L’Égypte « ne cédera pas une partie de son territoire pour accueillir des réfugiés palestiniens » de la bande de Gaza. Le maréchal al-Sissi, chef de l’État égyptien depuis 2013, a exprimé, lors d’une récente conférence de presse, son opposition à cette éventualité évoquée depuis les événements tragiques du 7 octobre 2023. « Cette opération vise à pousser les Palestiniens à émigrer vers l’Égypte et cela est inacceptable », a-t-il ajouté.

Pourtant, le déplacement forcé de la moitié de la population du nord vers le sud de l’enclave palestinienne semble attester de l’adhésion des autorités israéliennes à cette solution et présage, pour beaucoup de Palestiniens, d’une seconde Nakba – la catastrophe, nom donné à l’exode massif des Palestiniens en 1948.

Depuis l’attaque du Hamas contre Israël le 7 octobre, les tensions entre le régime égyptien et les autorités israéliennes sont exacerbées.

Ce qui est en jeu pour Le Caire, c’est la zone nord de la région égyptienne du Sinaï – et donc, comme l’affirme al-Sissi, la sécurité nationale égyptienne.

Des « débordements » déjà anciens

La crainte des régimes égyptiens successifs d’un « débordement » de la bande de Gaza sur le sol égyptien n’est pas nouvelle ; elle s’est matérialisée au moins une fois depuis l’arrivée au pouvoir du Hamas à Gaza en 2006.

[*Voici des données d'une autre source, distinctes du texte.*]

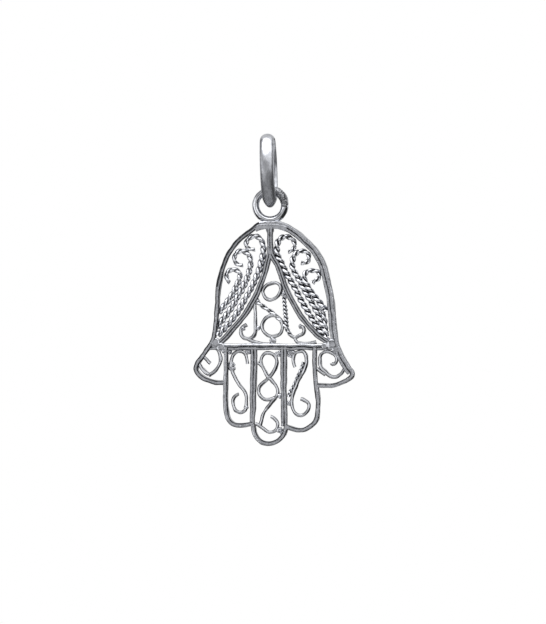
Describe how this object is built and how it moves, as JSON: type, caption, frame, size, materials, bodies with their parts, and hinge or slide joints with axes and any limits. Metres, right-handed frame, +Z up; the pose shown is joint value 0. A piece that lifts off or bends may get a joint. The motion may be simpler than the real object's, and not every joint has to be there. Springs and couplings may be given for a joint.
{
  "type": "open hand filigree pendant with bail",
  "caption": "Silver filigree pendant in the outline of an open hand, pierced right through, hanging by a small ring from an oval bail that a chain runs through.",
  "frame": {"origin": "seat inside the top of the bail, where a chain rests, on the middle of the band", "axes": "+Z up, -Y the front of the hand, +X to the right as seen from the front and along the chain"},
  "size_m": [0.0162, 0.0052, 0.0312],
  "materials": {
    "silver": "polished silver"
  },
  "bodies": {
    "bail": {"bail": "silver"},
    "hand": {"hand": "silver"}
  },
  "joints": [
    {"name": "hand_swing", "type": "hinge", "parent": "bail", "child": "hand", "pos_m": [0.00028, 0, -0.00538], "axis": [1, 0, 0], "range_deg": [-75, 75]}
  ]
}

La péninsule du Sinaï, occupée par Israël de 1967 à 1982, a été restituée par Israël à l’Égypte dans le cadre des accords conclus à Camp David en 1978, entérinés par l’accord de paix israélo-égyptien de 1979. La région est « frontalière » de la bande de Gaza au nord-est. Cliquer pour zoomer. Peter Hermes Furian/Shutterstock

En 2008, en guise de protestation contre le blocus israélien, des milliers de Gazaouis forcent la frontière et entrent en Égypte, dans le Nord du Sinaï, où ils achètent toutes sortes de denrées en grande quantité et demeurent plusieurs jours. Si cette incursion n’a pas été réprimée par les autorités du Caire, elle a en revanche suscité des réactions violentes de certains dirigeants égyptiens et hante toujours les esprits.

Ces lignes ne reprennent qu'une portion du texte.